» **Set task**: Look through the data below. Show each line where the string "pose" occurs.

----------------------------------------

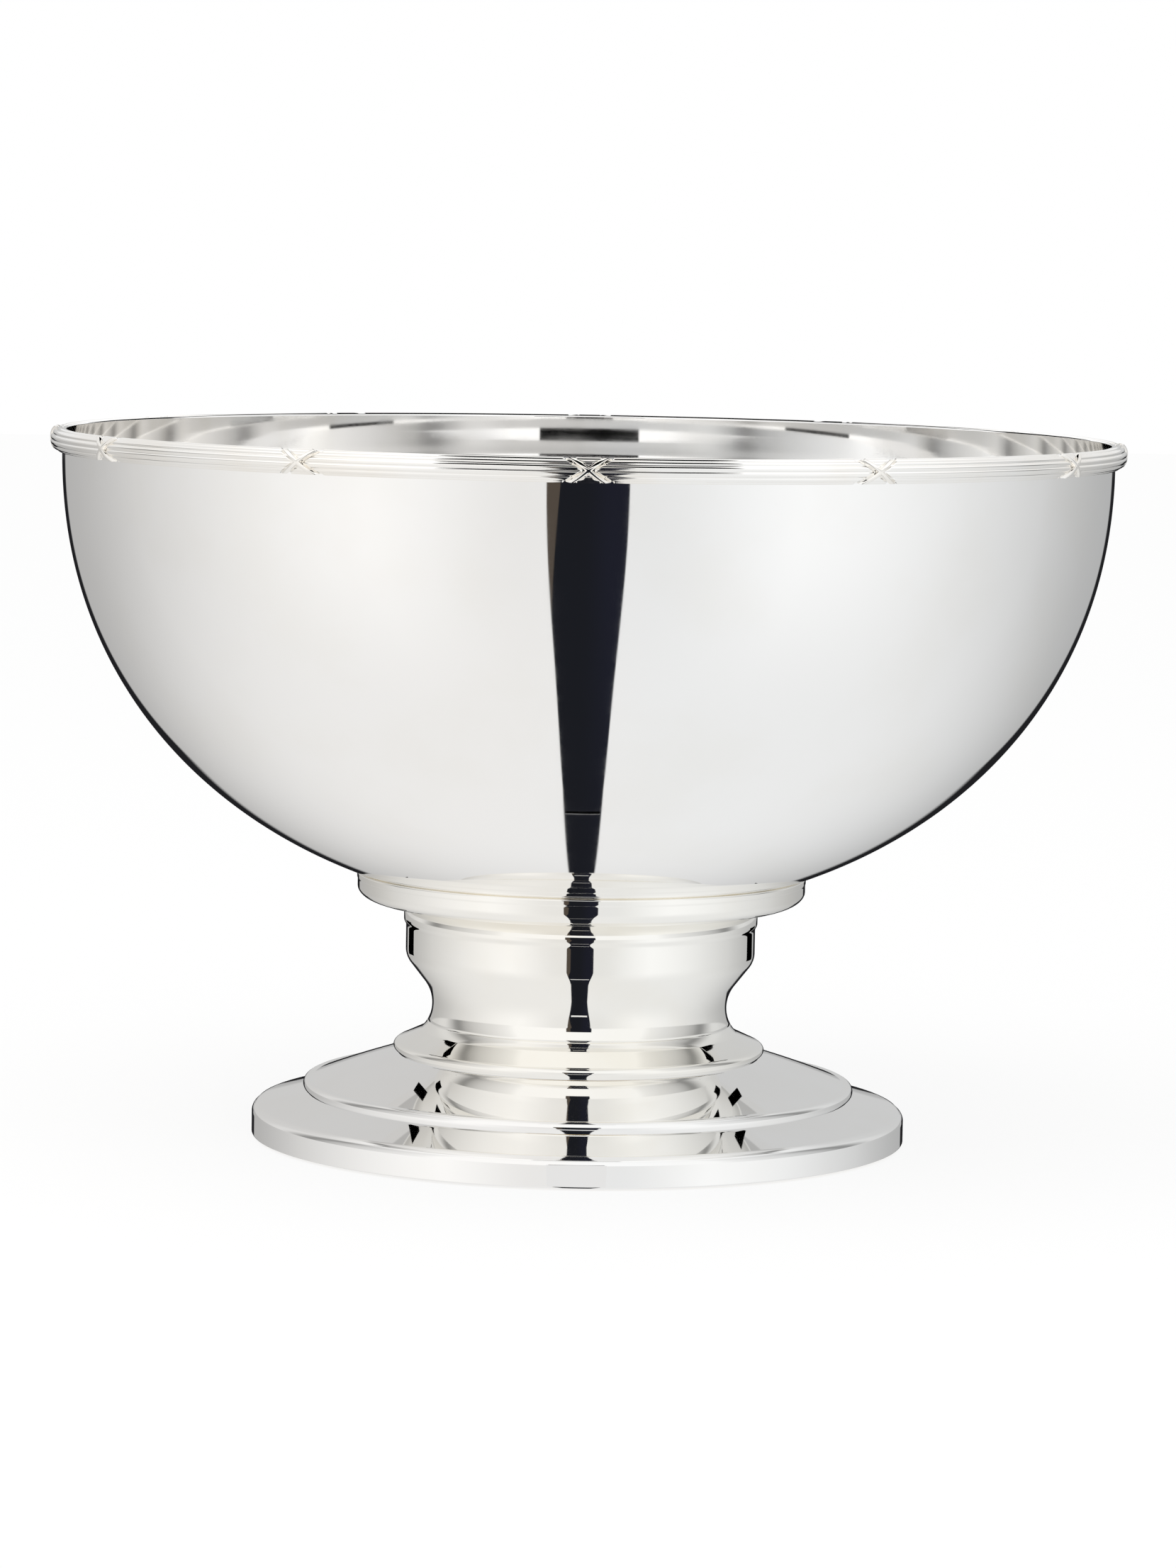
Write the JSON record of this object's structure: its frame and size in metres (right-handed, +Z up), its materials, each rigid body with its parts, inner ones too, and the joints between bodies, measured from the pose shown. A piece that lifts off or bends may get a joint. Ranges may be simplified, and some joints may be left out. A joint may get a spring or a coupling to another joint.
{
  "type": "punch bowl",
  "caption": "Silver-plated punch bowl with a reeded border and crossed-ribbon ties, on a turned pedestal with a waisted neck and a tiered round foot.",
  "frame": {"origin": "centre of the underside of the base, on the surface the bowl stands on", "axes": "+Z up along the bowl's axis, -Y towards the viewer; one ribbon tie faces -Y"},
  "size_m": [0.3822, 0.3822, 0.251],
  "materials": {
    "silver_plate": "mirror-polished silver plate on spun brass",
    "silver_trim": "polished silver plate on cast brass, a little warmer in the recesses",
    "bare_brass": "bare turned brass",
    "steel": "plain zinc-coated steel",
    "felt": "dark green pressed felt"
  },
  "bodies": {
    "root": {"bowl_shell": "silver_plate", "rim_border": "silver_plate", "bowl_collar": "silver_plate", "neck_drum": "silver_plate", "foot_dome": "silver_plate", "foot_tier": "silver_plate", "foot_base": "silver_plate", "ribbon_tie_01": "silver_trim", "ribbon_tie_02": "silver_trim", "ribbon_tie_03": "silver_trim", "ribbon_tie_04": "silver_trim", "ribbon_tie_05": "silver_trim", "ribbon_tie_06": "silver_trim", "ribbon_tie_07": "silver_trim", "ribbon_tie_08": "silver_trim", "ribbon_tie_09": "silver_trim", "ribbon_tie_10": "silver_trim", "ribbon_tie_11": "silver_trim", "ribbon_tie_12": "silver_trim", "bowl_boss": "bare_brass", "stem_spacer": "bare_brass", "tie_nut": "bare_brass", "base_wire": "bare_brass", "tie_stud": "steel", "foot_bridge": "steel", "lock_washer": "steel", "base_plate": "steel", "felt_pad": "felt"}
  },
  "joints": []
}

----------------------------------------

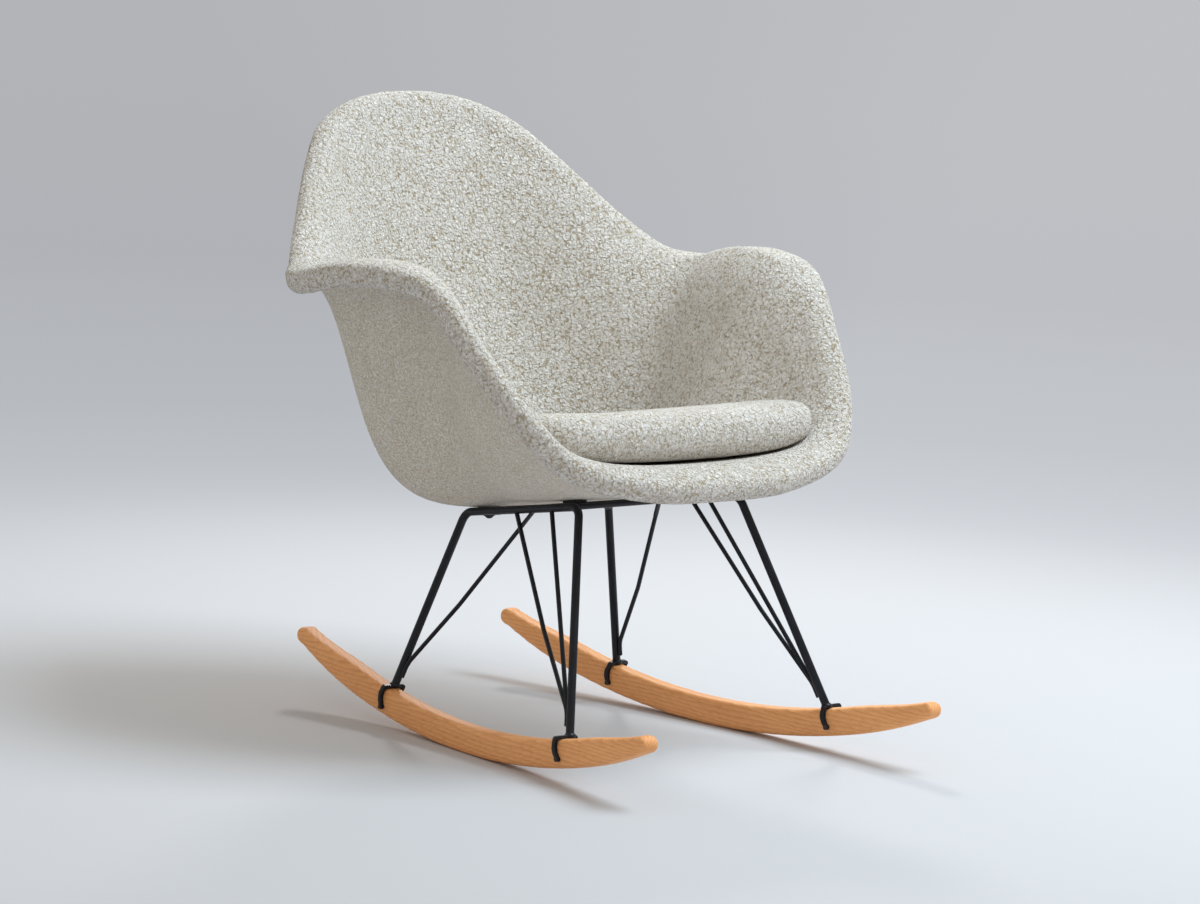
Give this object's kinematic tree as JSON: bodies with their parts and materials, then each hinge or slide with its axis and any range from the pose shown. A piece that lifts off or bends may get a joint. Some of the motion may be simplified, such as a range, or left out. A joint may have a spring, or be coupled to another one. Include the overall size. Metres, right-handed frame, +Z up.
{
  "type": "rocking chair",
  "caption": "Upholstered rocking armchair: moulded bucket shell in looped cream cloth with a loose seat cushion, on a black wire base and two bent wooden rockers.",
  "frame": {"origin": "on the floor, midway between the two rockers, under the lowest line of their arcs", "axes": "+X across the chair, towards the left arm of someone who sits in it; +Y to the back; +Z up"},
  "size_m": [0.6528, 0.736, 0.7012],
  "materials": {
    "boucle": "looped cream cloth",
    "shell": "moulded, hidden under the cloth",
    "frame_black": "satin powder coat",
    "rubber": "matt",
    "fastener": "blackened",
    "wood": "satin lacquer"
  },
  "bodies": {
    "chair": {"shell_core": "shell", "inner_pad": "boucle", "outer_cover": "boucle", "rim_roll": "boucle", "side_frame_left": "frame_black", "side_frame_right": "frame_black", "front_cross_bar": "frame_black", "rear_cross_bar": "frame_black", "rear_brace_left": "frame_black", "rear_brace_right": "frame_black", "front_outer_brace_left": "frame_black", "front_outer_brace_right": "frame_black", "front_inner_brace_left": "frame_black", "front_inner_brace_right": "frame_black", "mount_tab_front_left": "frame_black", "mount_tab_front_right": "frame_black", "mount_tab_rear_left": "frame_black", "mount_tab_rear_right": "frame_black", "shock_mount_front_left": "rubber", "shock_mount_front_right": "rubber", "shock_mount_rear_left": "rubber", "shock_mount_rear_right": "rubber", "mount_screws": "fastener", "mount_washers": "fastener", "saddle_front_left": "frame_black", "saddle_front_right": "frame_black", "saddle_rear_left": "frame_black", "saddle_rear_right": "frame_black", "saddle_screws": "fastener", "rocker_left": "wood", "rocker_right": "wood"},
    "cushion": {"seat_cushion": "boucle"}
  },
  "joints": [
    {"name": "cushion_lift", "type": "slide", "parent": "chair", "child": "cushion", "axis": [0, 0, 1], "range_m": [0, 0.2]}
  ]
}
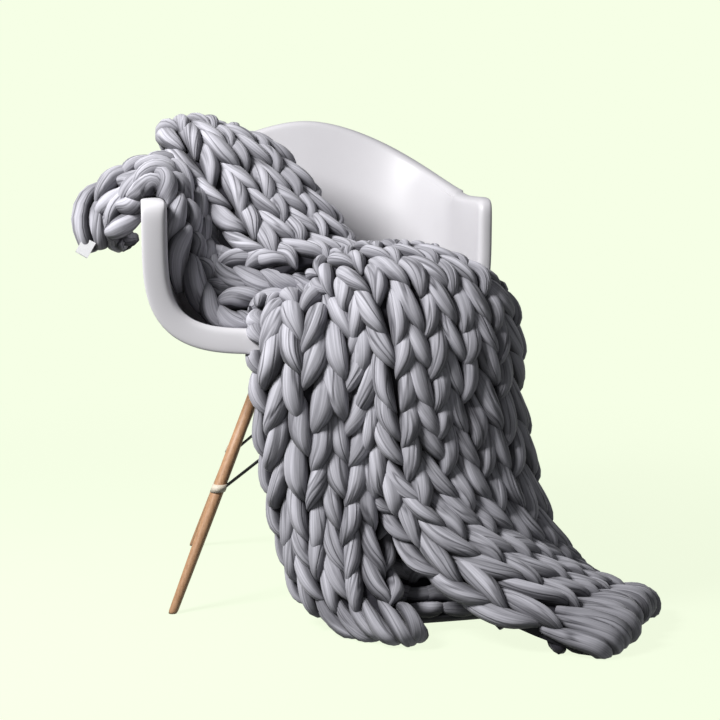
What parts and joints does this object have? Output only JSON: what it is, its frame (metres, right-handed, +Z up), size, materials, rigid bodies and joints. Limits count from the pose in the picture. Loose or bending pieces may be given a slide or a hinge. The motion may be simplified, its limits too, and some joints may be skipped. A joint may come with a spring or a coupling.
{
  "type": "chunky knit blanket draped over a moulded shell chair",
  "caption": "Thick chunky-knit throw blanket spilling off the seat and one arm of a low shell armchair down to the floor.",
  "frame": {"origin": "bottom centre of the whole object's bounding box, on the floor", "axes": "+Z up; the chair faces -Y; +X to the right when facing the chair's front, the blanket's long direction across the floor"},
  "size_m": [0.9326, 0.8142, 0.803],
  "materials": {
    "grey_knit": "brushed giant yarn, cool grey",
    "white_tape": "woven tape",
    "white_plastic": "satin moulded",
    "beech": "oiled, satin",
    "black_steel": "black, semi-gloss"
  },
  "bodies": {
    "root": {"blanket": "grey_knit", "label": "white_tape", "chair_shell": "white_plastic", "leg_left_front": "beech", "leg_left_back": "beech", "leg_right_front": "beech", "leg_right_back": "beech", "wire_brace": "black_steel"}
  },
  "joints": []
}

----------------------------------------

» **Solution to the problem**:
Write the JSON record of this object's structure: its frame and size in metres (right-handed, +Z up), its materials, each rigid body with its parts, inner ones too, and the joints between bodies, measured from the pose shown. A piece that lifts off or bends may get a joint. Ranges may be simplified, and some joints may be left out. A joint may get a spring or a coupling to another joint.
Give this object's kinematic tree as JSON: bodies with their parts and materials, then each hinge or slide with its axis and any range from the pose shown. A piece that lifts off or bends may get a joint. Some of the motion may be simplified, such as a range, or left out. A joint may have a spring, or be coupled to another one. Include the overall size. Metres, right-handed frame, +Z up.
What parts and joints does this object have? Output only JSON: what it is, its frame (metres, right-handed, +Z up), size, materials, rigid bodies and joints. Limits count from the pose in the picture. Loose or bending pieces may be given a slide or a hinge. The motion may be simplified, its limits too, and some joints may be skipped. A joint may come with a spring or a coupling.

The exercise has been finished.